DATA FOR PROCESSING:
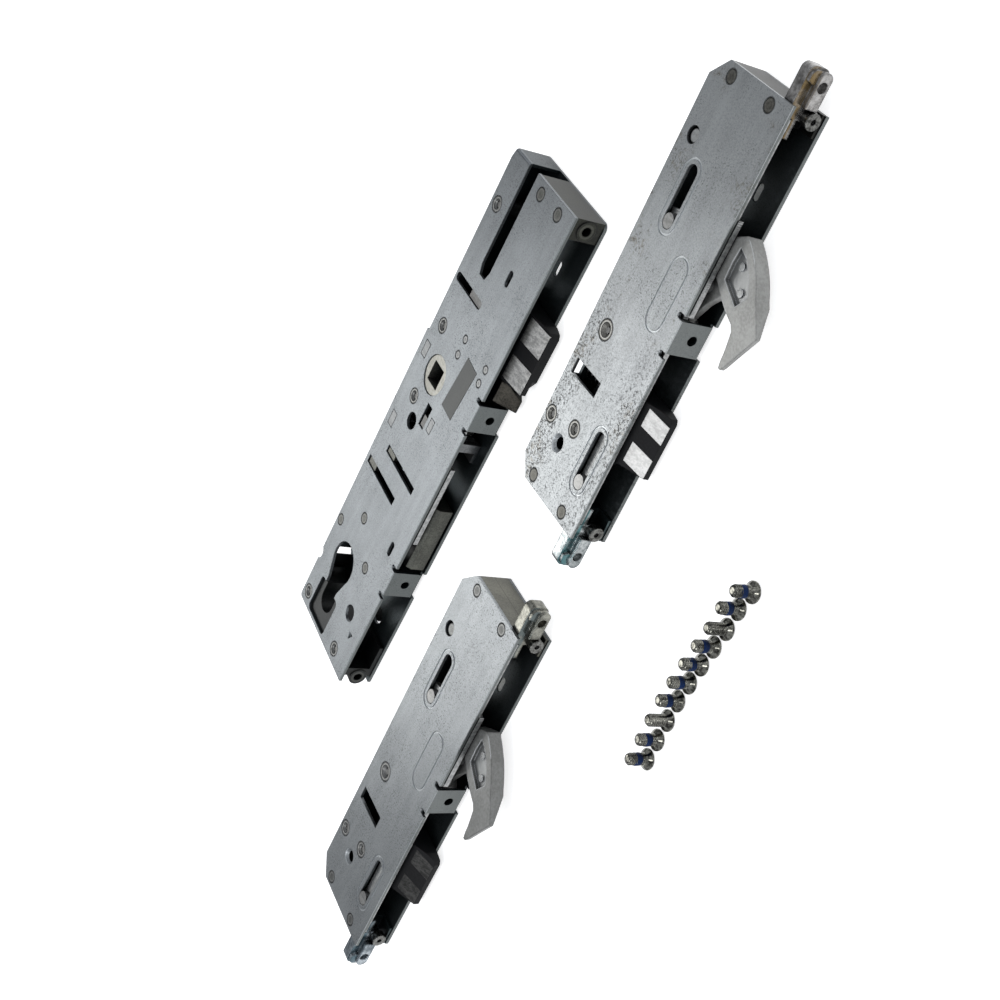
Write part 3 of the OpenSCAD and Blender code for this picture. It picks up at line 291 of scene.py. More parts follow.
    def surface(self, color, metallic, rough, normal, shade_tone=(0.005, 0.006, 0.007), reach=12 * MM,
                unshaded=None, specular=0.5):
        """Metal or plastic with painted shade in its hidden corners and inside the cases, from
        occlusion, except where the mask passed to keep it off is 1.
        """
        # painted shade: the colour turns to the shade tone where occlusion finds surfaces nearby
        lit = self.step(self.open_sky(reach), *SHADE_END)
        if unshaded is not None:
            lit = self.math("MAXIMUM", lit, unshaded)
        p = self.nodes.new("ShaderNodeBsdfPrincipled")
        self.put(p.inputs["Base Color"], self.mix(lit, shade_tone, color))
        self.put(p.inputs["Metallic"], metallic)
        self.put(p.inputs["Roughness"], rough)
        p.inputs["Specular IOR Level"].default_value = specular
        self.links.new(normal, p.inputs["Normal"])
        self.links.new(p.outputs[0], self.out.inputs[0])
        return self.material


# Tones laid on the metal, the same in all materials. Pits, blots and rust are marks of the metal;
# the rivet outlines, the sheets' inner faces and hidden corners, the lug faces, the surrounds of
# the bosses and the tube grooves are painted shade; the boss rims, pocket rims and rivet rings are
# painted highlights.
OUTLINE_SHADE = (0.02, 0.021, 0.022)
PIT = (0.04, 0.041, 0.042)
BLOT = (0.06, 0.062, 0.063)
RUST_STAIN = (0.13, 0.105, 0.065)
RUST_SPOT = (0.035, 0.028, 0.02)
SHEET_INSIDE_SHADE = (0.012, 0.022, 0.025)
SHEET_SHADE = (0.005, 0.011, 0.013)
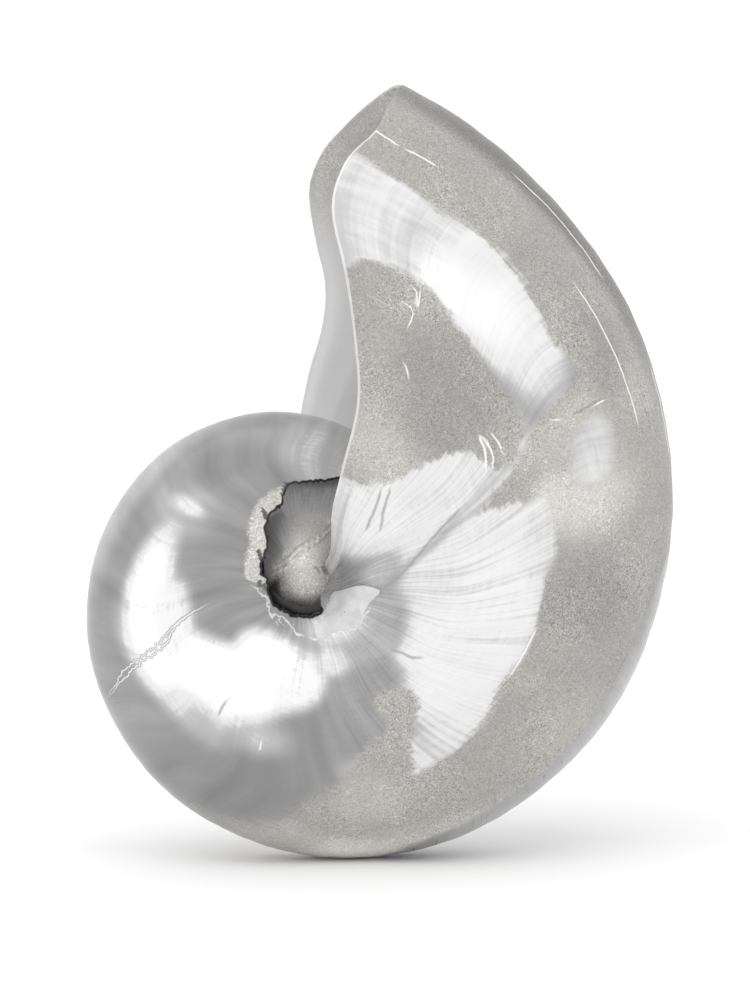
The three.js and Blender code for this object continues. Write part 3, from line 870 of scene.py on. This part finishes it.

WHAT TO DO:
Output each record exactly, leaving nothing out.

EXERCISE SOLUTION:
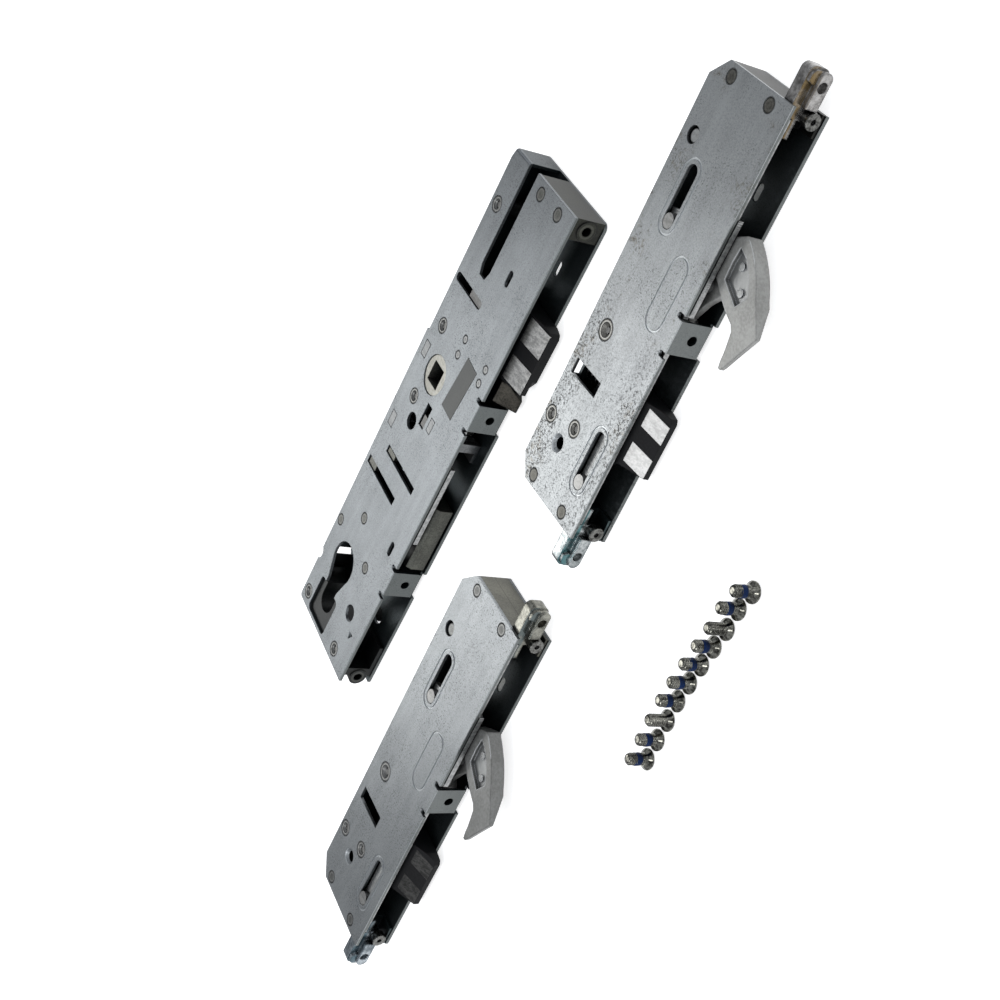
Write part 3 of the OpenSCAD and Blender code for this picture. It picks up at line 291 of scene.py. More parts follow.
    def surface(self, color, metallic, rough, normal, shade_tone=(0.005, 0.006, 0.007), reach=12 * MM,
                unshaded=None, specular=0.5):
        """Metal or plastic with painted shade in its hidden corners and inside the cases, from
        occlusion, except where the mask passed to keep it off is 1.
        """
        # painted shade: the colour turns to the shade tone where occlusion finds surfaces nearby
        lit = self.step(self.open_sky(reach), *SHADE_END)
        if unshaded is not None:
            lit = self.math("MAXIMUM", lit, unshaded)
        p = self.nodes.new("ShaderNodeBsdfPrincipled")
        self.put(p.inputs["Base Color"], self.mix(lit, shade_tone, color))
        self.put(p.inputs["Metallic"], metallic)
        self.put(p.inputs["Roughness"], rough)
        p.inputs["Specular IOR Level"].default_value = specular
        self.links.new(normal, p.inputs["Normal"])
        self.links.new(p.outputs[0], self.out.inputs[0])
        return self.material


# Tones laid on the metal, the same in all materials. Pits, blots and rust are marks of the metal;
# the rivet outlines, the sheets' inner faces and hidden corners, the lug faces, the surrounds of
# the bosses and the tube grooves are painted shade; the boss rims, pocket rims and rivet rings are
# painted highlights.
OUTLINE_SHADE = (0.02, 0.021, 0.022)
PIT = (0.04, 0.041, 0.042)
BLOT = (0.06, 0.062, 0.063)
RUST_STAIN = (0.13, 0.105, 0.065)
RUST_SPOT = (0.035, 0.028, 0.02)
SHEET_INSIDE_SHADE = (0.012, 0.022, 0.025)
SHEET_SHADE = (0.005, 0.011, 0.013)
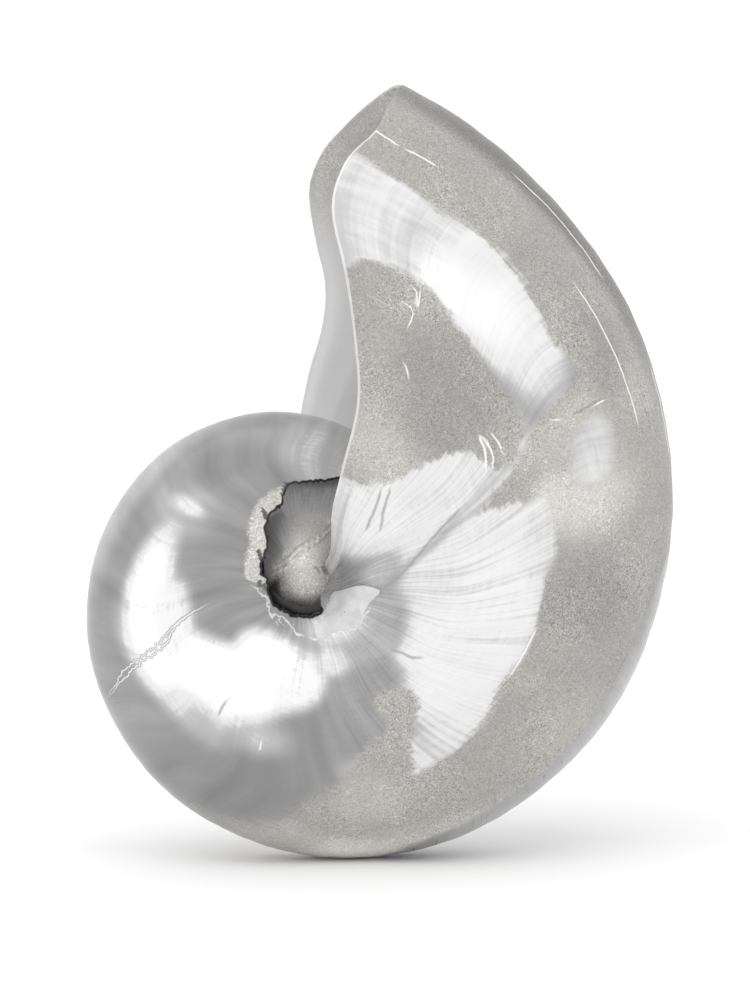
The three.js and Blender code for this object continues. Write part 3, from line 870 of scene.py on. This part finishes it.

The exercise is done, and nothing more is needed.